Fuck. Sometimes I wish I was a fast zombie.


They’re all gone. They were an evolutionary dead end. Every human still alive has killed hundreds of zombies, fast and slow, Michael. Being slow is what saved you.


Crap. Yeah, I know. You need guys like me.


You’re a great plumber, even if you are undead. Please open your bucket. Now.


[Pause.]


How does it smell?


It’s cow brains. How you think it smells?


Please, Michael?


It smells… okay. All right? I could eat them. It would be okay.


Okay is what will keep you out of the ground. You stick with okay and no bullet in the head. You get too far away from okay, and you’re gone, no matter how good a plumber you are. Okay?


[Pause.] Okay… Crap.


I want you to do thirty meetings in thirty days. Here’s the card. I want it signed every day by your sponsor. You need to have some long talks with him.


Aw, man! I haven’t had to do that stuff since when we first started.


You ate some brains this week. If you think that was a good plan, let me know.

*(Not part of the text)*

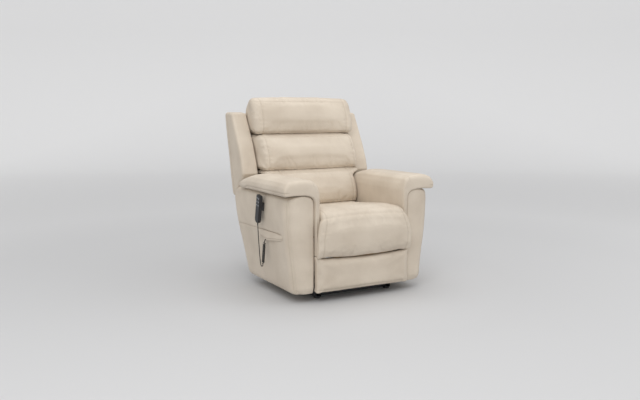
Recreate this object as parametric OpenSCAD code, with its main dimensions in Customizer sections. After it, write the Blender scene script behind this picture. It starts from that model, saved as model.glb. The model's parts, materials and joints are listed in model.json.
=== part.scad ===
// Powered lift recliner: a padded armchair on a steel base that lifts and tilts it,
// with a reclining back, a scissor footrest and a wired handset hung on the left arm.
// The chair faces -Y, +X is its left arm as a sitter sees it, and Z is up from the floor.

/* [Chair] */
// Depth of the chair, from the seat's front to the top of the back
chair_depth = 950; // [900:5:1000]
// Height of the chair
chair_height = 1085; // [1040:5:1140]
// Clear width between the arms
seat_width = 524; // [500:2:560]
// Width of one arm box
arm_width = 158; // [140:1:170]
// Half-width of the back over its wings
wing_out = 430; // [415:1:450]
// Roundness of the arm's outer front corner
arm_corner = 60; // [50:1:66]

/* [Padding] */
// Thickness of the padding on the arm's inner side
inner_pad = 27; // [24:1:32]
// Rise of a cushion's middle over its edges
crown = 9; // [5:1:12]
// Roundness of a cushion's side edges
cushion_edge = 16; // [12:1:18]
// Overhang of the arm pad beyond the arm box
pad_overhang = 21; // [16:1:26]
// Thickness of the footrest's padding
foot_pad_t = 26; // [22:1:30]
// Thickness of the outside back panel
panel_t = 24; // [18:1:28]

/* [Steelwork] */
// Thickness of the recliner plates and the footrest links
link_t = 4; // [3.5:0.25:4.5]
// End radius of a footrest link
link_r = 11; // [10:0.5:11.5]
// Radius of the footrest and back pivots
pin_r = 5; // [4.5:0.25:5.5]
// Thickness of the lift arms
lift_t = 6; // [5:0.5:6.5]
// End radius of a lift arm
lift_r = 15; // [13:0.5:16]
// Radius of the lift pivots
lift_pin_r = 8; // [7:0.5:9]
// Outer radius of the cross tubes
tube_r = 12.5; // [11:0.5:13]
// Width and height of the base's square tube
rail = 30; // [26:1:32]
// Wall of the tubes
wall = 2; // [1.5:0.25:3]
// Height of a floor glide
glide_h = 8; // [6:1:10]
// Radius of a floor glide
glide_r = 18; // [14:1:20]

/* [Motors] */
// Radius of a motor's outer tube
motor_tube_r = 15; // [13:0.5:16]
// Radius of the driven rod
rod_r = 9; // [8:0.5:10]
// Radius of a motor's mounting pins
motor_pin_r = 5; // [4.5:0.25:5.5]
// Width of the eye at each end of a motor
eye_w = 19; // [18.5:0.5:22]

/* [Timber] */
// Height of the seat frame's rails
timber_h = 32; // [28:1:34]
// Width of the seat frame's rails
timber_w = 30; // [26:1:34]
// Thickness of the footrest's board
board_t = 12; // [10:1:13]

/* [Handset] */
// Length of the handset
handset_l = 156; // [140:1:170]
// Width of the handset
handset_w = 46; // [42:1:50]
// Thickness of the handset
handset_t = 18; // [15:0.5:20]
// Lean of the handset, bottom to the rear
handset_lean = 11; // [8:0.5:16]
// Radius of the handset's cord
cord_r = 2.4; // [2:0.1:2.5]

/* [Hidden] */

// Common small sizes
bar_waist_share = 0.975;
over = 1;
play = 0.08;
slack = 0.4;
head_t = 2;
soft_gap = 2;

// Places along the depth and the height, as shares of the chair
function dy(share) = share * chair_depth;
function hz(share) = share * chair_height;
function at(share) = [dy(share[0]), hz(share[1])];

// Lanes across the chair, from the arms inwards
half_seat = seat_width / 2;
arm_gap = 2;
arm_in = half_seat + inner_pad + arm_gap;
bolt_gap = 7;
plate_out = arm_in - bolt_gap;
plate_in = plate_out - link_t;
shoulder = 5;
outer_lane = plate_in - shoulder;
lane_gap = 1.4;
inner_lane = outer_lane - link_t - lane_gap;
lift_set_in = 42;
lift_plate = plate_in - lift_set_in;
lift_gap = 2;
guide_lane = lift_plate + lift_gap + lift_t;
arm_lane = lift_plate - lift_t - lift_gap;

// Pivots of the footrest scissor, in the side view
front_top = at([-0.3063, 0.2765]);
rear_top = at([-0.2589, 0.2710]);
rear_end = at([-0.1632, 0.1180]);
front_end = at([-0.2000, 0.0691]);
foot_high = at([-0.4053, 0.2166]);
foot_low = at([-0.3947, 0.1613]);
cross_pin = at([-0.2126, 0.1217]);
open_play = 1.1;

// Pivots of the lift, in the side view
lift_base = at([-0.3316, 0.1198]);
lift_end = at([0.0421, 0.0553]);
guide_base = at([-0.2737, 0.1392]);
guide_end = at([0.1789, 0.0765]);
guide_play = 0.9;
lift_tube_at = at([-0.1347, 0.0848]);

// Pivot of the back, and the motors' pins
back_pivot = at([0.1947, 0.2673]);
lift_motor_pin = at([-0.3158, 0.0553]);
lift_rod_pin = at([-0.1263, 0.1300]);
foot_motor_pin = at([-0.1326, 0.2599]);
foot_rod_pin = at([-0.2939, 0.2507]);
recline_motor_pin = at([0.0263, 0.2332]);
recline_rod_pin = at([0.2421, 0.2323]);
lift_rod_play = 3.8;
foot_rod_play = 6.3;
recline_rod_play = 3.2;
foot_motor_x = 70;
recline_motor_x = -70;

echo(front_top = front_top, rear_top = rear_top, rear_end = rear_end, front_end = front_end);
echo(foot_high = foot_high, foot_low = foot_low, cross_pin = cross_pin, back_pivot = back_pivot);
echo(lift_base = lift_base, lift_end = lift_end, guide_base = guide_base, guide_end = guide_end);
echo(lift_motor_pin = lift_motor_pin, lift_rod_pin = lift_rod_pin);
echo(foot_motor_pin = foot_motor_pin, foot_rod_pin = foot_rod_pin);
echo(recline_motor_pin = recline_motor_pin, recline_rod_pin = recline_rod_pin);

// Colours
leather = [0.81, 0.75, 0.67];
steel = [0.20, 0.20, 0.21];
zinc = [0.62, 0.63, 0.65];
timber = [0.76, 0.62, 0.42];
plastic = [0.16, 0.16, 0.17];

// Helpers

// A flat shape drawn as (depth, height), x being its lower face across the chair
module flat(x, t) {
    translate([x, 0, 0]) rotate([90, 0, 90]) linear_extrude(t) children();
}

module on_side(s) {
    mirror([s < 0 ? 1 : 0, 0, 0]) children();
}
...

I’ll shoot you myself.


It wasn’t a good plan.


Pee test every week until you get to the other side of this.


Fine. Just… fine.


I’m on your side, Michael, but you’ve got to be on your side, too. I believe in you. You’re a good man. You can do this.


I know.


I’ll see you next week, Michael.


Not if I see you first.


[Pause.]


Just kidding.


There’s a meeting at Beth Israel at seven tonight. I’d like to see a signature on your card that says you made it.


Yeah. I’ll try.


Just remember: there’s a bullet in the head waiting for you if you don’t.